= Magnetic-targeted carrier =

Magnetic-targeted carriers, also known as MTCs or magnetic vehicles, are micro- or nanoparticles that carry an anticancer drug to the target site by using an external magnetic field and field gradient to direct the desired drug. Usually, the complex involves microscopic beads of activated carbon, which bind the anticancer drug. A magnet applied from outside the body then can direct the drug to the tumor site. This can keep a larger dose of the drug at the tumor site for a longer period of time, and help protect healthy tissue from the side effects of chemotherapy.

==Composition and characteristics==

The use of MTCs as therapeutic agents for oncology treatment has been increasing exponentially over the past decade. Currently the magnetic vehicle composition relies on the properties of the magnetic component, which is usually ferromagnetic, ferrimagnetic or superparamagnetic, owing to their ability of expressing strong magnetization in the same direction of the external magnetic field while also retaining their magnetization once the external magnetic field is removed.

Magnetic vehicles have been focusing on the particle size, aiming to have the MTCs in the nanoscale, which is mainly due to the fact that ferromagnetic and ferrimagnetic materials show remnant magnetization with and without the external magnetic field, which in turn causes particle aggregation complications. Very small nanoparticles exhibit superparamagnetic properties, which are able to obtain a high degree of magnetization while being able to avoid the particle aggregation issue caused by remnant magnetization. Iron oxide is a common metal used for this purpose, which is usually used as magnetite, maghemite or a combination of the two, due to their high magnetization values between the different iron oxides. Iron oxide gives the impression of lacking remnant magnetization even though magnetite and maghemite are ferromagnetic due to thermal fluctuations, which mostly accounts for the internal interactions of the particles affecting energy densities.

MTCs carry the drug molecules to the tumor site by either having them bound to the surface or by being enclosed within the magnetic vehicle, which can be referred to as the MTC-drug complex. Magnetic-targeted carriers possess unique intrinsic properties, developing magnetic polarization and magnetophoretic mobility once the external magnetic field and field gradient are applied. Selective application of the magnetic field gradient is applied to the target area, which in turn guides the MTC-drug complex to the desired location with a relatively high degree of accuracy, minimum surgical intervention and maximum dose. In order to be able to successfully deliver the drug at the desired tumor location, the magnetic vehicles are responsive to a specific tumor signal, which is commonly a temp- or pH-sensitive release due to the higher temperature and lower pH observed in tumor microenvironments, relative to the rest of the body.

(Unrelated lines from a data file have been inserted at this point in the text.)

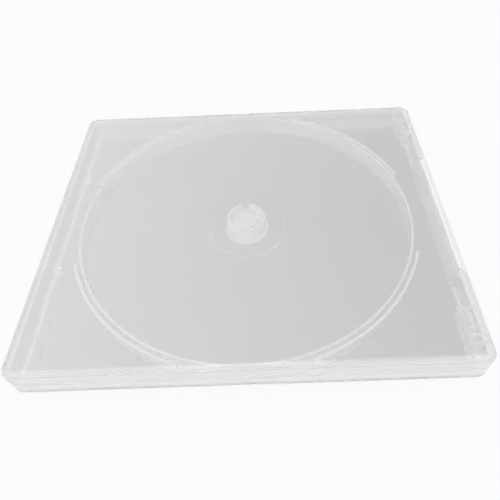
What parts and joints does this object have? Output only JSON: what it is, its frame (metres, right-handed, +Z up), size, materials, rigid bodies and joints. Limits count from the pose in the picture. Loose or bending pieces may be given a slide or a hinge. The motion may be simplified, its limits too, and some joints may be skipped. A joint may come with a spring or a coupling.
{
  "type": "cd case",
  "caption": "Clear moulded plastic case for one disc, shut: a back half with a disc hub and ring wall, a folding spine strip and a cover that latches at the opening edge.",
  "frame": {"origin": "centre of the closed case's underside, on the plane that it lies on", "axes": "+X from the spine to the edge that opens, +Y along the spine, +Z up through the cover"},
  "size_m": [0.144, 0.126, 0.0104],
  "materials": {
    "clear_shell": "clear, glossy, faintly milky polypropylene"
  },
  "bodies": {
    "back": {"back_half": "clear_shell"},
    "spine": {"spine": "clear_shell"},
    "cover": {"front_cover": "clear_shell"}
  },
  "joints": [
    {"name": "spine_fold", "type": "hinge", "parent": "back", "child": "spine", "pos_m": [-0.0714, 0, 0.0006], "axis": [0, -1, 0], "range_deg": [0, 90]},
    {"name": "cover_fold", "type": "hinge", "parent": "spine", "child": "cover", "pos_m": [-0.0714, 0, 0.0098], "axis": [0, -1, 0], "range_deg": [0, 90]}
  ]
}
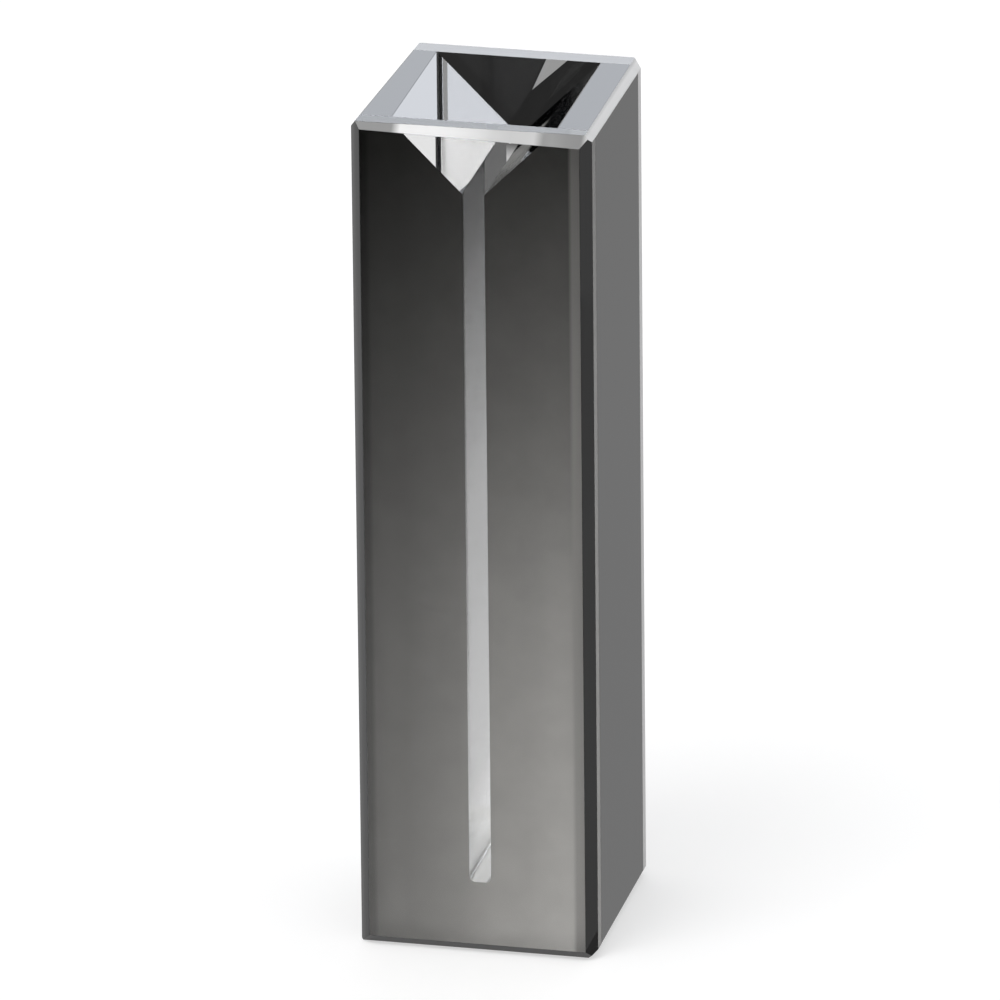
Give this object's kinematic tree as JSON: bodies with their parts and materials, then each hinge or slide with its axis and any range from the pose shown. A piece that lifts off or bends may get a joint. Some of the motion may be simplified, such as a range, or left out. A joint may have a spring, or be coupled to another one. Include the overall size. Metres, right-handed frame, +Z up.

==Site-specific targeting requirements==

Different requirements exist for magnetic nanoparticles involved in site-specific targeting, which are dependent on either physical or biological reasons. The nine different main requirements the magnetic-targeted carrier should possess are the following: 1) Sufficient magnetic moment to overcome drag and yield forces. 2) Superparamagnetism to prevent agglomeration and embolism. 3) Biocompatibility to prevent toxicity, enhance cell survival and reduce inflammatory responses. 4) Biodegradability to improve clearance from the body. 5) Capability to act as a carrier and exhibit controlled sustained release. 6) Structural stability to allow delivery of therapeutic agents after reaching target site. 7) Stealth and functional surface characteristics to prolong the circulation half-life, improve colloidal stability, prevent agglomerations and reduce toxicity. 8) Reproducible sizes and shapes for clinical applications 9) Reproducible and scalable methods to allow mass production.

==Clinical Applications==

The most common current clinical application involving a MTC-drug complex is the doxorubicin-magnetic targeted carrier complex, which is composed of a formulation of the anthracycline antibiotic doxorubicin and is bound to microscopic beads of activated carbon. Iron is used as the magnetic-targeted carrier.

==History==

Magnetic vehicles started being used for drug delivery purposes of chemotherapeutic agents around 1960–1970. MTCs composition has varied over the years and differed between in-vitro and in-vivo studies. Dr. Widder synthesized albumin microspheres in the 1970s encasing Adriamycin, a chemotherapeutic drug, and used magnetite as the susceptible magnetic component to the external magnetic field. One of the first in vivo experiments using magnetic vehicles performed in humans was done by John F. Alksne and his associates in the 1960s, using carbon-coated iron and applied an external magnetic field in order to occlude intracranial aneurysms, which was considered a successful therapeutic once the X-ray results were analyzed. Currently, magnetic nanoparticles, such as iron oxide, take advantage of their multimodality since they can integrate various functionalities, such as imaging agents, targeted-delivery and induce hyperthermia. In addition, iron oxide nanoparticles are being tested in emerging medical fields, such as multimodal imaging, theranostics and image-guided therapies.